### The data:
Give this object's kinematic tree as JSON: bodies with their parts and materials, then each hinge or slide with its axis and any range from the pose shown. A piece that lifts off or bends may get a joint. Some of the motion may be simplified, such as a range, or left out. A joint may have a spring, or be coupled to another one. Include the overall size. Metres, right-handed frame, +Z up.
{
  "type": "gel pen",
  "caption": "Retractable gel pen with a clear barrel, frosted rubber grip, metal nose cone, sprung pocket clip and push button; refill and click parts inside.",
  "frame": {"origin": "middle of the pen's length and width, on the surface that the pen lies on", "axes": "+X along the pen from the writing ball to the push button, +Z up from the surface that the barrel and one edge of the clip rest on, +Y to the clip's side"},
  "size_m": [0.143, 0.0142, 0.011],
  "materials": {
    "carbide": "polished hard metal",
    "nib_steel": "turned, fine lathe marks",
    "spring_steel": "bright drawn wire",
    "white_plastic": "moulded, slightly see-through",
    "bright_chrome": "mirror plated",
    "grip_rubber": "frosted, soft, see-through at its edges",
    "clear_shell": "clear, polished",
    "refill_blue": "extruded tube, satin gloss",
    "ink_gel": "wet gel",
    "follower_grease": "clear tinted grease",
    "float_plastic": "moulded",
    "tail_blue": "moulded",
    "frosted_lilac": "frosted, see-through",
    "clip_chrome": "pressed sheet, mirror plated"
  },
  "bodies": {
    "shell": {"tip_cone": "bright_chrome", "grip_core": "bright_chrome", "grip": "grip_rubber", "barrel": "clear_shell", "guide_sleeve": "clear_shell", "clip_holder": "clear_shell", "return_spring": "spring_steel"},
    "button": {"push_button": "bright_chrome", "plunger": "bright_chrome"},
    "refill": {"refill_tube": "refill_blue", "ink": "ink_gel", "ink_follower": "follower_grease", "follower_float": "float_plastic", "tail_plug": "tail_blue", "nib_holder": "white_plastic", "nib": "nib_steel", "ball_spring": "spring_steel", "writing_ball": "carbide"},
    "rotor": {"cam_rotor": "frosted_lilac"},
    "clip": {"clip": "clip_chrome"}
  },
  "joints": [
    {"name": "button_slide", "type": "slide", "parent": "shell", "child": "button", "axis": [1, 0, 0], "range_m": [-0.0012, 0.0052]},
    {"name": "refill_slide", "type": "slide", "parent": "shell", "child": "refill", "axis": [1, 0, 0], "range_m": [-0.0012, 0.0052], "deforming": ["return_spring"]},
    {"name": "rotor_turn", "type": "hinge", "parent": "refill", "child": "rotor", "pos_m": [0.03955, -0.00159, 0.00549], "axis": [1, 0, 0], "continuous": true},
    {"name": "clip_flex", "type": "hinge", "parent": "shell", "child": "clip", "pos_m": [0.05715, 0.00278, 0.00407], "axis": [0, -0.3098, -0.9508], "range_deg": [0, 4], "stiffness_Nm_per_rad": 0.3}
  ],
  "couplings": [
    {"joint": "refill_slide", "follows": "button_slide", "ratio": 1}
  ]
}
* * *
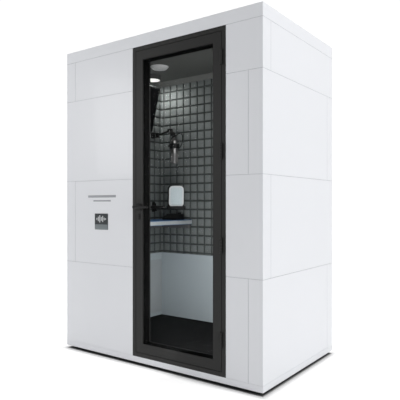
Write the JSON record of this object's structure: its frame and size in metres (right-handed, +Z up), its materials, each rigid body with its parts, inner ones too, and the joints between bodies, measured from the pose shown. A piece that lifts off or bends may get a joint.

### Problem requirements:
From the data, pick out every line that includes "joints".

### Result of this task:
  "joints": [
Write the JSON record of this object's structure: its frame and size in metres (right-handed, +Z up), its materials, each rigid body with its parts, inner ones too, and the joints between bodies, measured from the pose shown. A piece that lifts off or bends may get a joint.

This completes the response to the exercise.